Merci infiniment de tous vos conseils précieux et de vos formations proposées. Responsable de la pédagogie dans une école maternelle, j’ai actuellement du mal à endormir un enfant pour la sieste. Avant de se reposer, nous faisons notre rituel: brossage de dents, pipi et brain gym. Puis méditation et musique douce. Alors qu’il dormait bien, aujourd’hui il refuse de se reposer. Il s’agite jusqu’à la décharge émotionnelle que je lui laisse faire. Mais pas de dodo. Auriez-vous quelques tuyaux comme les bouteilles de retour au calme Montessori?
Merci
Bonjour Laurie,
Merci de votre retour. Vous pouvez lui proposer un temps calme, mais attention aux stimulations que vous allez lui proposer (les fameuses bouteilles sensorielles restent des stimulations, même douces). Je pense que vous faites déjà beaucoup (brain gym, méditation, musique douce, laisser la décharge se faire)… mes « tuyaux » seraient plutôt des questions: est-ce qu’un événement est survenu? que vous dit-il? Pensez-vous qu’il lutte contre le sommeil… ou qu’il n’a tout simplement plus besoin de dormir l’après-midi? Les besoins en sommeil varient beaucoup d’un enfant à l’autre…

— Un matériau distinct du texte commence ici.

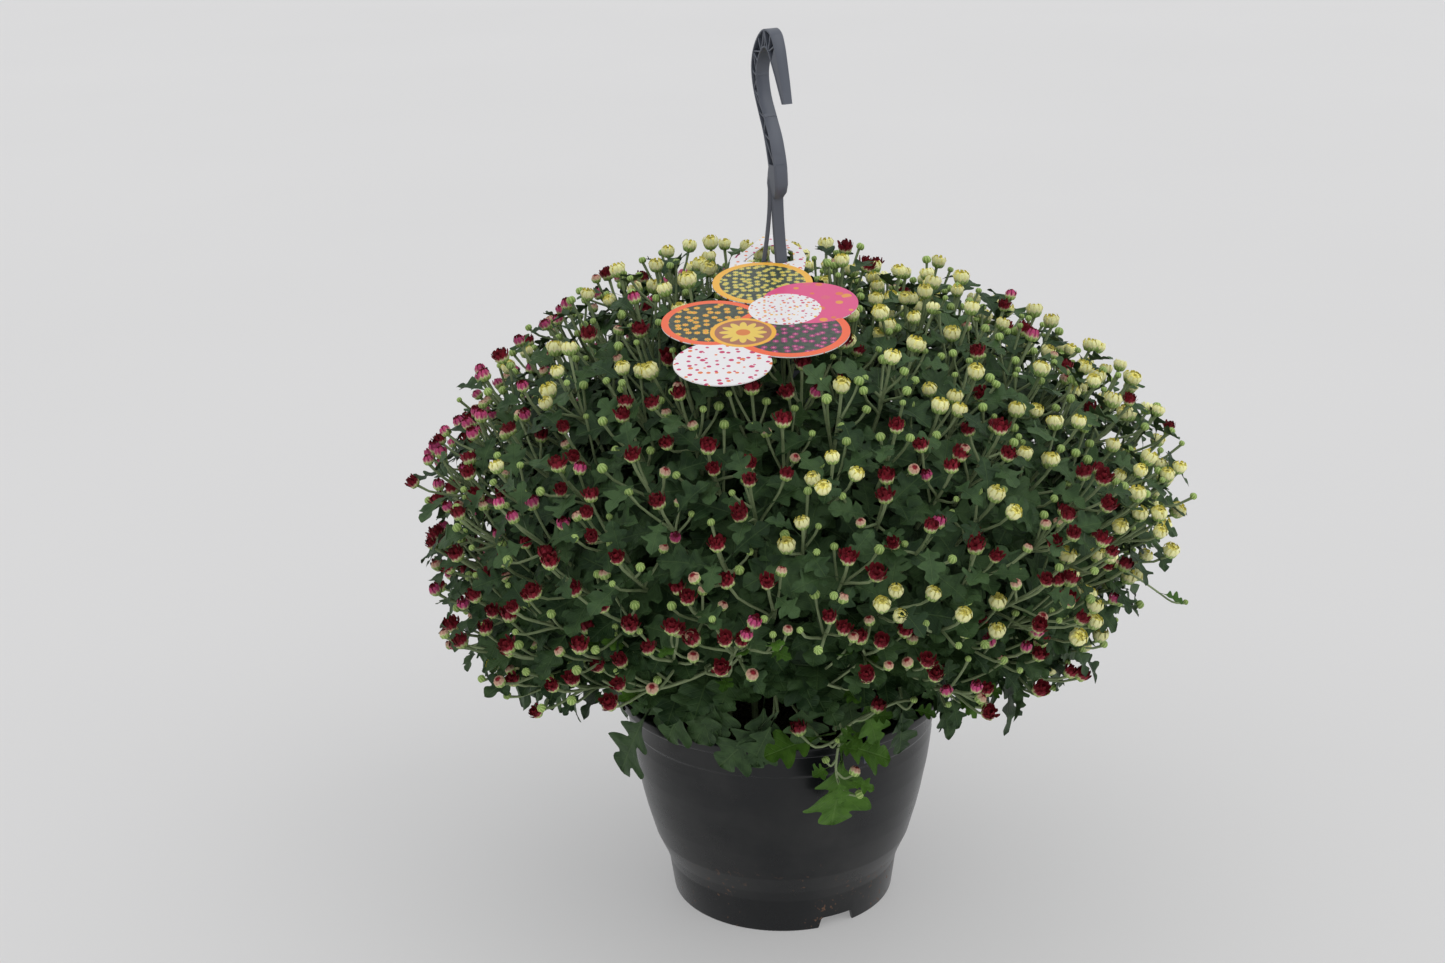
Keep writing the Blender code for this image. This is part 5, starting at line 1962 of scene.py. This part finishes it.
@dataclass
class Bush:
    """The three plants: woody stems, shoots, leaves, forked stalks and buds.

    A share runs from the dome's top, 0, to its lower edge, 1. The shoots fan out from the heart, and back
    off from the tag and the straps. A band is a middle azimuth and a width in degrees: where the buds end
    higher up, where bare shoots are cut shorter, and where the skirt is thin.
    """

    dome: Dome
    neighbours: Neighbours
    front: OpenFront
    palette: Palette
    seed: int = 7
    shoots: int = 310
    first_share: float = 0.003
    share_span: float = 0.965
    heart: Spot = (POT_X * 0.6, 0.0, 0.20)
    inner_z: float = 0.275
    retreats: int = 12
    retreat: float = 0.004
    tag_margin: float = 0.014
    strap_margin: float = 0.012
    stem_ring: float = 0.070
    stem_spread: float = 0.014
    stem_head_z: float = 0.212
    stem_depth: float = 0.030
    fork_depth: float = 0.048
    leaf_start: float = 0.012
    leaf_spacing: float = 0.0115
    leaves_per_shoot: int = 12
    leaf_size: float = 0.033
    leaf_growth: float = 0.029
    crown_spread: float = 0.027
    crown_high_z: float = 0.46
    extra_bud_z: float = 0.47
    rim: float = 0.93
    front_rise: float = 0.31
    front_band: Pair = (-90.0, 30.0)
    bare_band: Pair = (-88.0, 42.0)
    skirt_band: Pair = (-94.0, 46.0)
    widest: float = 0.311
    skirt_leaves: int = 58
    shaded_leaves: int = 150
    spray_shift: Vector = field(default_factory=lambda: Vector((0.0, -0.0132, 0.0047)))
    spray_shift_z: float = 0.265

    def __post_init__(self) -> None:
        """Start the tables that the plants grow into."""
        names = [name for name, _ in PLANTS]
        self.draw = random.Random(self.seed)
        self.leaves = {name: PointTable() for name in names}
        self.buds = {name: PointTable() for name in names}
        self.stalks = {name: StrandTable() for name in names}

    def stem_heads(self, name: str) -> list[Vector]:
        """Return where one plant's woody stems end above the soil."""
        azimuth = dict(PLANTS)[name]
        middle = POT_AXIS + UP * self.stem_head_z + polar(self.stem_ring, azimuth)
        return [middle + polar(self.stem_spread, azimuth + 120.0 * k) for k in range(3)]

    def nearest_head(self, name: str, place: Vector) -> Vector:
        """Return the head of a plant's woody stem that is nearest to a place."""
        return min(self.stem_heads(name), key=lambda head: (head - place).length)

    def rim_share(self, place: Vector) -> float:
        """Return how far down the dome buds grow: less far in front, where the plant is open."""
        middle, width = self.front_band
        return self.rim - self.front_rise * bell(turn_between(bearing(place), middle), 0.0, width)

    def add_woody_stems(self) -> None:
        """Stand each plant's woody stems in the soil."""
        for name, _ in PLANTS:
            for head in self.stem_heads(name):
                foot = Vector((head.x, head.y, SOIL_Z - self.stem_depth))
                self.stalks[name].add([foot, foot.lerp(head, 0.5), head + UP * 0.004], WOODY_STEM, 0.1)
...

Combien de temps doit durer une sieste pour un enfant de deux. Si l’enfant dort 3h doit on le réveiller. La maman veut que cela dure 1H à 1H30 pas plus pas car le soir au coucher elle s’endort très tard. Je ne suis pas d’accord avec elle. Dormir fait bien grandir l’enfant.
Un enfant ne devrait jamais être réveillé. Si l’enfant ne s’endort pas le soir, cela n’a rien à voir avec sa sieste, mais, comme je l’ai indiqué, probablement car il a besoin d’un temps de qualité avec sa mère, de se décharger ou de rituel. Raccourcir la sieste ne changera rien, c’est même une pratique violente. Vous pourriez imprimer cet article et le lui donner par exemple 🙂 ou proposer un rdv pour lui expliquer la situation calmement (avec votre direction, si vous êtes éducatrice en structure d’accueil).